Regarding the conclusion that youth ministry is tearing up the family and the parents’ role in the spiritual upbringing of sons and daughters: that is not the fault of youth ministry; that is the fault of us weak and broken people in our efforts to direct the ministry. Yes, in many churches those who lead youth ministry have erroneously concluded that the ministry itself must take over the role of being the number one influence on the kids’ spiritual training. That is why it is so important that youth ministry incorporates – as a vital part of itself – a ministry for the parents to assist and guide them in their vital role of being the major influence upon their children. Rather than an anathema to parental influence, youth ministry that is true to biblical principles can work hand in hand with parents. To simply eliminate youth ministry is nothing more than falling prey to the idea of throwing out the baby with the bath water.
I agreed with the movie. I still have not heard a Biblical reason for youth groups. Why divide the Church? We all need one another. Even if one wants to have some meetings that are geared toward young people, wouldn’t all benefit from hearing whatever truth from God’s word is being presented? There is no real reason to divide the Church. Praying for all those involve to wake up and start worshing God in Spirit AND truth.

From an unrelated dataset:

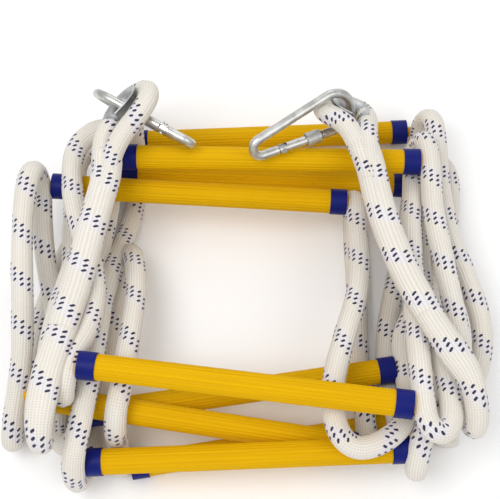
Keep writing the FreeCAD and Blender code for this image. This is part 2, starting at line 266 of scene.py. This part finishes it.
def rope_material(name, tracer=True):
    """Double braid: fine plait columns, with or without the dark tracer stitches."""
    n = Nodes(name)
    uv = n.add("ShaderNodeUVMap", uv_map="braid")
    split = n.add("ShaderNodeSeparateXYZ")
    n.link(uv.outputs[0], split.inputs[0])
    u, v = split.outputs[0], split.outputs[1]
    point = n.object_point()
    height = plait_height(n, u, v)
    cloth = n.noise(point, 900.0, 3.0)
    cloud = n.noise(point, 22.0, 3.0)
    base = n.mix(cloud, rgb(0.70, 0.655, 0.585), rgb(0.80, 0.77, 0.715))
    # painted shade: the low parts of the plait, the grooves between the yarns, are coloured a darker brown
    base = n.mix(n.smooth(height, -1.0, 0.2), rgb(0.55, 0.49, 0.40), base)
    base = n.mix(n.math("MULTIPLY", cloth, 0.25), base, rgb(0.90, 0.885, 0.85))
    if tracer:
        dash, halo = tracer_stitches(n, u, v)
        base = n.mix(n.math("MULTIPLY", halo, 0.30), base, rgb(0.68, 0.67, 0.86))
        base = n.mix(n.math("MULTIPLY", dash, 0.97), base, rgb(0.010, 0.011, 0.050))
        height = n.math("ADD", height, n.math("MULTIPLY", dash, 0.7))
    n.link(base, n.shader.inputs["Base Color"])
    n.link(n.math("MULTIPLY_ADD", cloth, 0.18, 0.66), n.shader.inputs["Roughness"])
    n.shader.inputs["Sheen Weight"].default_value = 0.18
    n.shader.inputs["Sheen Roughness"].default_value = 0.5
    n.shader.inputs["Specular IOR Level"].default_value = 0.2
    relief = n.math("ADD", height, n.math("MULTIPLY", cloth, 0.9))
    n.link(n.bump(relief, 0.55, 0.00028), n.shader.inputs["Normal"])
    return n.material


def along_coordinates(n, start, end):
    """Object coordinates turned so that x runs along the rung."""
    axis = unit(np.array(end, float) - np.array(start, float))
    yaw = math.atan2(axis[1], axis[0])
    pitch = -math.asin(axis[2])
    mapping = n.add("ShaderNodeMapping", vector_type="TEXTURE")
    mapping.inputs["Location"].default_value = [c / 1000 for c in start]
    mapping.inputs["Rotation"].default_value = (0.0, pitch, yaw)
    n.link(n.object_point(), mapping.inputs["Vector"])
    return mapping.outputs[0]


def stretched(n, vector, along, across):
    scale = n.add("ShaderNodeVectorMath", operation="MULTIPLY")
    n.link(vector, scale.inputs[0])
    scale.inputs[1].default_value = (along, across, across)
    return scale.outputs[0]


def rung_material(name, start, end):
    n = Nodes(name)
    local = along_coordinates(n, start, end)
    streak = n.noise(stretched(n, local, 0.02, 1.0), 300.0, 2.0, 0.5)
    fine = n.noise(stretched(n, local, 0.01, 1.0), 1400.0, 2.0)
    cloud = n.noise(local, 9.0, 2.0)
    base = n.mix(n.smooth(streak, 0.3, 0.7), rgb(0.62, 0.335, 0.001), rgb(0.71, 0.40, 0.0015))
    base = n.mix(n.math("MULTIPLY", cloud, 0.4), base, rgb(0.76, 0.445, 0.002))
    base = n.mix(n.math("MULTIPLY", n.smooth(fine, 0.55, 0.8), 0.15), base, rgb(0.50, 0.24, 0.001))
    n.link(base, n.shader.inputs["Base Color"])
    n.link(n.math("MULTIPLY_ADD", streak, 0.2, 0.42), n.shader.inputs["Roughness"])
    n.shader.inputs["Specular IOR Level"].default_value = 0.05
    relief = n.math("ADD", streak, n.math("MULTIPLY", fine, 0.5))
    n.link(n.bump(relief, 0.3, 0.0003), n.shader.inputs["Normal"])
    return n.material


def band_material():
    n = Nodes("blue_band")
    point = n.object_point()
    fine = n.noise(point, 700.0, 3.0)
    cloud = n.noise(point, 60.0, 2.0)
    base = n.mix(cloud, rgb(0.004, 0.008, 0.115), rgb(0.009, 0.015, 0.18))
    n.link(base, n.shader.inputs["Base Color"])
    n.link(n.math("MULTIPLY_ADD", fine, 0.25, 0.28), n.shader.inputs["Roughness"])
    n.shader.inputs["Specular IOR Level"].default_value = 0.12
    n.link(n.bump(n.math("ADD", fine, cloud), 0.25, 0.0005), n.shader.inputs["Normal"])
    return n.material


def steel_material(name, colour, rough):
    n = Nodes(name)
    point = n.object_point()
    fine = n.noise(point, 600.0, 4.0, 0.6)
    mottle_and_reflection = n.noise(point, 95.0, 3.0)
    # painted reflection: the darker blotches stand in for dark reflections on the steel, laid over its own
    # zinc mottle
    dark = tuple(c * 0.72 for c in colour)
    bright = tuple(min(1.0, c * 1.15) for c in colour)
    base = n.mix(n.smooth(mottle_and_reflection, 0.3, 0.7), rgb(*dark), rgb(*colour))
    base = n.mix(n.math("MULTIPLY", n.smooth(fine, 0.55, 0.8), 0.3), base, rgb(*bright))
    n.link(base, n.shader.inputs["Base Color"])
    n.shader.inputs["Metallic"].default_value = 1.0
    n.link(n.math("MULTIPLY_ADD", mottle_and_reflection, 0.2, rough), n.shader.inputs["Roughness"])
    relief = n.math("ADD", fine, n.math("MULTIPLY", mottle_and_reflection, 0.6))
    n.link(n.bump(relief, 0.18, 0.0004), n.shader.inputs["Normal"])
    return n.material


def floor_material():
    n = Nodes("floor")
    n.shader.inputs["Base Color"].default_value = rgb(0.96, 0.96, 0.96)
    n.shader.inputs["Roughness"].default_value = 0.9
    n.shader.inputs["Specular IOR Level"].default_value = 0.1
    return n.material


def cover(obj, material):
    obj.data.materials.clear()
    obj.data.materials.append(material)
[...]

They didn’t get your permission to be in the movie? Well that is bad taste.
These folks have an agenda and there is a lot of information on the internet about this movement that started in the homeschool world. This movie was just a way to put fear into people, it is not offering a real discussion of any problems. Thatmom.com does a great job of looking at the FIC movement. Also check out this website to learn more:
Youth Pastors are part of our church body and serve the needs of God’s children and the community as a whole. Keep up the good service to our Lord.
My two cents, eliza
This is hilarious and encouraging to read, I love it.